What are their domains?

domains <- entrez_link(dbfrom = "protein", id=proteins,
                    by_id=TRUE, db="cdd")
doms <- lapply(domains,
            function(m) m$links$protein_cdd_concise_2)
udomains <- unique(unlist(doms))
udomains
 [1] "330360" "315592" "306992" "238121" "225201"
 [6] "321319" "312123" "294672" "312941" "330537"

But what do these id mean?

dom.summary <- entrez_summary("cdd", udomains)
dom.title <- extract_from_esummary(dom.summary, "title")
prot.domains <- sapply(doms,
        function(d) paste(dom.title[d], collapse=" "))
unique(prot.domains)
 [1] "WD40 F-box-like"               
 [2] "WD40 F-box"                    
 [3] "F-box-like WD40"               
 [4] "WD40"                          
 [5] "WD40 F-box-like WD40"          
 [6] ""                              
 [7] "SGNH_hydrolase WD40 F-box-like"
 [8] "WD40 LisH Dyp_perox"           
 [9] "WD40 LisH"                     
[10] "WD40 Med15 LisH"               
[11] "WD40 LisH Med15"               
[12] "F-box"                         
[13] "WD40 Amelogenin LisH"          

Keep only proteins that have both domains

wd40.id <- names(dom.title)[dom.title=="WD40"]
fbox.id <- names(dom.title)[dom.title %in% 
                        c("F-box", "F-box-like")]
has.wd40 <- sapply(doms,
     function(d) length(intersect(d, wd40.id))>0)
has.fbox <- sapply(doms,
     function(d) length(intersect(d, fbox.id))>0)
has.both <- has.fbox & has.wd40 
table(has.both)
has.both
FALSE  TRUE 
  133    44 

Download the protein sequences

prot.seq <- entrez_fetch(db="protein", rettype = "fasta",
                                    id=proteins[has.both])
write(prot.seq, file="ncbi-proteins-wd40-fbox.faa")
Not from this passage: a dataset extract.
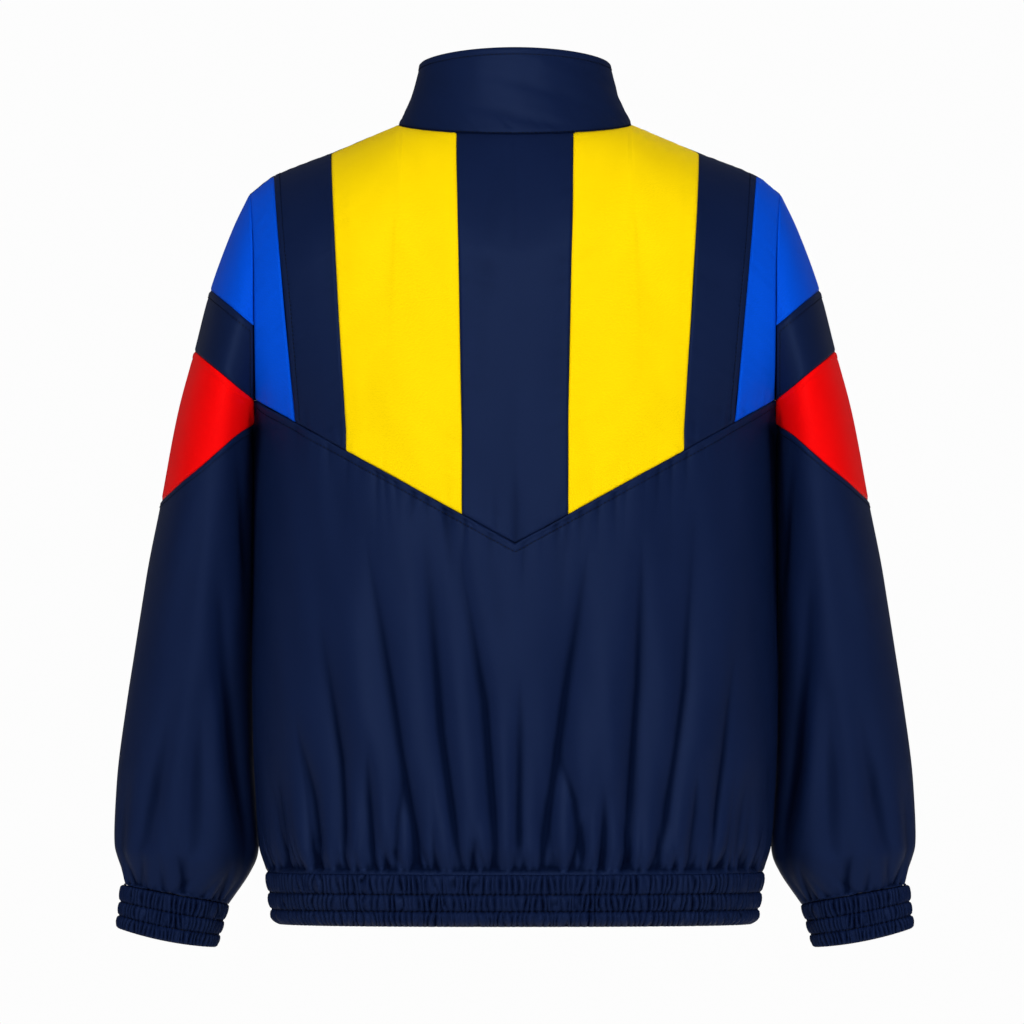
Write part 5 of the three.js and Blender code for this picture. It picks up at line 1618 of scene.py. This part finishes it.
class JACKET_OT_studio(bpy.types.Operator):
    """Sets the pale floor, the soft lights and the camera"""
    bl_idname = "jacket.studio"
    bl_label = "Studio"

    def execute(self, context):
        scene = context.scene
        scene.view_settings.view_transform = "Standard"
        self.floor()
        self.world(scene)
        for row in LIGHTS:
            self.light(**row)
        self.camera(scene)
        return {"FINISHED"}

    def camera(self, scene):
        """Looks level at the back; its shift from the neck base comes from the photograph's frame"""
        camera = bpy.data.cameras.new("Camera")
        camera.sensor_width = SENSOR
        camera.lens = SENSOR * (CAMERA_DISTANCE - BACK_PLANE) / (FRAME_PIXELS * PIXEL * MM)
        camera.clip_end = 100
        holder = bpy.data.objects.new("Camera", camera)
        scene.collection.objects.link(holder)
        middle = FRAME_PIXELS / 2
        x = (MIDDLE_PIXEL_X - middle) * PIXEL * MM
        z = (NECK_PIXEL_Y - middle) * PIXEL * MM
        holder.location = (x, CAMERA_DISTANCE, z)
        holder.rotation_euler = (math.pi / 2, 0, math.pi)
        scene.camera = holder

    def floor(self):
        deselect_all()
        bpy.ops.mesh.primitive_circle_add(
            vertices=96, radius=FLOOR_RADIUS, fill_type="NGON", location=(0, 0, FLOOR_Z))
        floor = bpy.context.object
        floor.name = "Floor"
        material, nodes, links, shader = shade_tree("Pale floor")
        place = nodes.new("ShaderNodeTexCoord")
        grain = noise_node(nodes, links, place.outputs["Object"], FLOOR_GRAIN_SCALE)
        gloss = math_node(nodes, links, "MULTIPLY_ADD", grain, 0.1, 0.6)
        links.new(gloss, shader.inputs["Roughness"])
        shader.inputs["Base Color"].default_value = (*FLOOR_COLOUR, 1)
        floor.data.materials.append(material)

    def world(self, scene):
        world = bpy.data.worlds.new("Studio")
        scene.world = world
        world.use_nodes = True
        nodes, links = world.node_tree.nodes, world.node_tree.links
        nodes.clear()
        out = nodes.new("ShaderNodeOutputWorld")
        seen = nodes.new("ShaderNodeBackground")
        seen.inputs["Color"].default_value = (*SEEN_WORLD, 1)
        soft = nodes.new("ShaderNodeBackground")
        soft.inputs["Color"].default_value = (1, 1, 1, 1)
        soft.inputs["Strength"].default_value = WORLD_STRENGTH
        path = nodes.new("ShaderNodeLightPath")
        choose = nodes.new("ShaderNodeMixShader")
        links.new(path.outputs["Is Camera Ray"], choose.inputs["Fac"])
        links.new(soft.outputs[0], choose.inputs[1])
        links.new(seen.outputs[0], choose.inputs[2])
        links.new(choose.outputs[0], out.inputs["Surface"])

    def light(self, name, place, size, watts, shines=True, lights=True):
        light = bpy.data.lights.new(name, "AREA")
        light.shape = "DISK"
        light.size = size
        light.energy = watts
        holder = bpy.data.objects.new(name, light)
        bpy.context.scene.collection.objects.link(holder)
        holder.location = place
        holder.visible_glossy = shines
        holder.visible_diffuse = lights
        aim = np.array([0, 0, AIM_Z]) - np.array(place)
        length = np.linalg.norm(aim)
        holder.rotation_euler = (math.acos(-aim[2] / length), 0, math.atan2(aim[1], aim[0]) - math.pi / 2)


class JACKET_PT_panel(bpy.types.Panel):
    """Sizes, colours and pieces of the jacket"""
    bl_label = "Jacket"
    bl_space_type = "VIEW_3D"
    bl_region_type = "UI"
    bl_category = "Jacket"

    def draw(self, context):
        for settings in (context.scene.jacket_sizes, context.scene.jacket_colours):
            for name in settings.__annotations__:
                self.layout.prop(settings, name)
        for operator in OPERATORS:
            self.layout.operator(operator.bl_idname)


OPERATORS = (
    JACKET_OT_upper_back,
    JACKET_OT_lower_back,
    JACKET_OT_fronts,
    JACKET_OT_sleeves,
    JACKET_OT_collar,
    JACKET_OT_bands,
    JACKET_OT_zip,
    JACKET_OT_stitching,
    JACKET_OT_studio,
)
CLASSES = (JacketSizes, JacketColours, *OPERATORS, JACKET_PT_panel)


def register():
    for item in CLASSES:
        bpy.utils.register_class(item)
    bpy.types.Scene.jacket_sizes = bpy.props.PointerProperty(type=JacketSizes)
    bpy.types.Scene.jacket_colours = bpy.props.PointerProperty(type=JacketColours)


def unregister():
    del bpy.types.Scene.jacket_colours
    del bpy.types.Scene.jacket_sizes
    for item in reversed(CLASSES):
        bpy.utils.unregister_class(item)


def main():
    register()
    bpy.ops.jacket.upper_back()
    bpy.ops.jacket.lower_back()
    bpy.ops.jacket.fronts()
    bpy.ops.jacket.sleeves()
    bpy.ops.jacket.collar()
    bpy.ops.jacket.bands()
    bpy.ops.jacket.zip()
    bpy.ops.jacket.stitching()
    bpy.ops.jacket.studio()


if __name__ == "__main__":
    main()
Find the messengers that code for the proteins

messn <- entrez_link(dbfrom = "protein", id=proteins,
            by_id=TRUE, linkname="protein_nuccore_mrna")
messn <- sapply(messn, 
            function(m) m$links$protein_nuccore_mrna)
messn.seq <- entrez_fetch(db="nuccore", rettype = "fasta",
                          id=messn[has.both])
write(messn.seq, file="ncbi-messngr-wd40-fbox.fna")

Find the genes that encode the proteins

genes <- entrez_link(dbfrom = "protein", by_id=TRUE,
         id=proteins[has.both], linkname="protein_gene")
ugenes <- sapply(genes, function(m) m$links$protein_gene)

Find expression data for those genes

geoprof <- entrez_link(dbfrom = "gene", id=ugenes,
            by_id=TRUE, linkname="gene_geoprofiles")
profiles <- lapply(geoprof,
            function(m) m$links$gene_geoprofiles)
ugeoprof <- unique(unlist(profiles))
geoprofiles_gds <- entrez_link(dbfrom = "geoprofiles",
              id=ugeoprof, linkname="geoprofiles_gds")

Find papers associates with these genes

gene_pubmed <- entrez_link(dbfrom = "gene", id=ugenes,
            by_id=TRUE, linkname="gene_pubmed")
upubmed <- unique(unlist(lapply(gene_pubmed,
                    function(m) m$links$gene_pubmed)))
recs <- entrez_fetch(db="pubmed", id=upubmed,
                        rettype="xml")
papers <- parse_pubmed_xml(recs)

Final result

sonuc <- data.frame(proteins, 
            name=pnames[proteins], 
            messn=sapply(messn, 
                function(m) ifelse(is.null(m),"",m[1])), 
            domains=prot.domains,
            has.fbox,  has.wd40, has.both,
            stringsAsFactors = FALSE)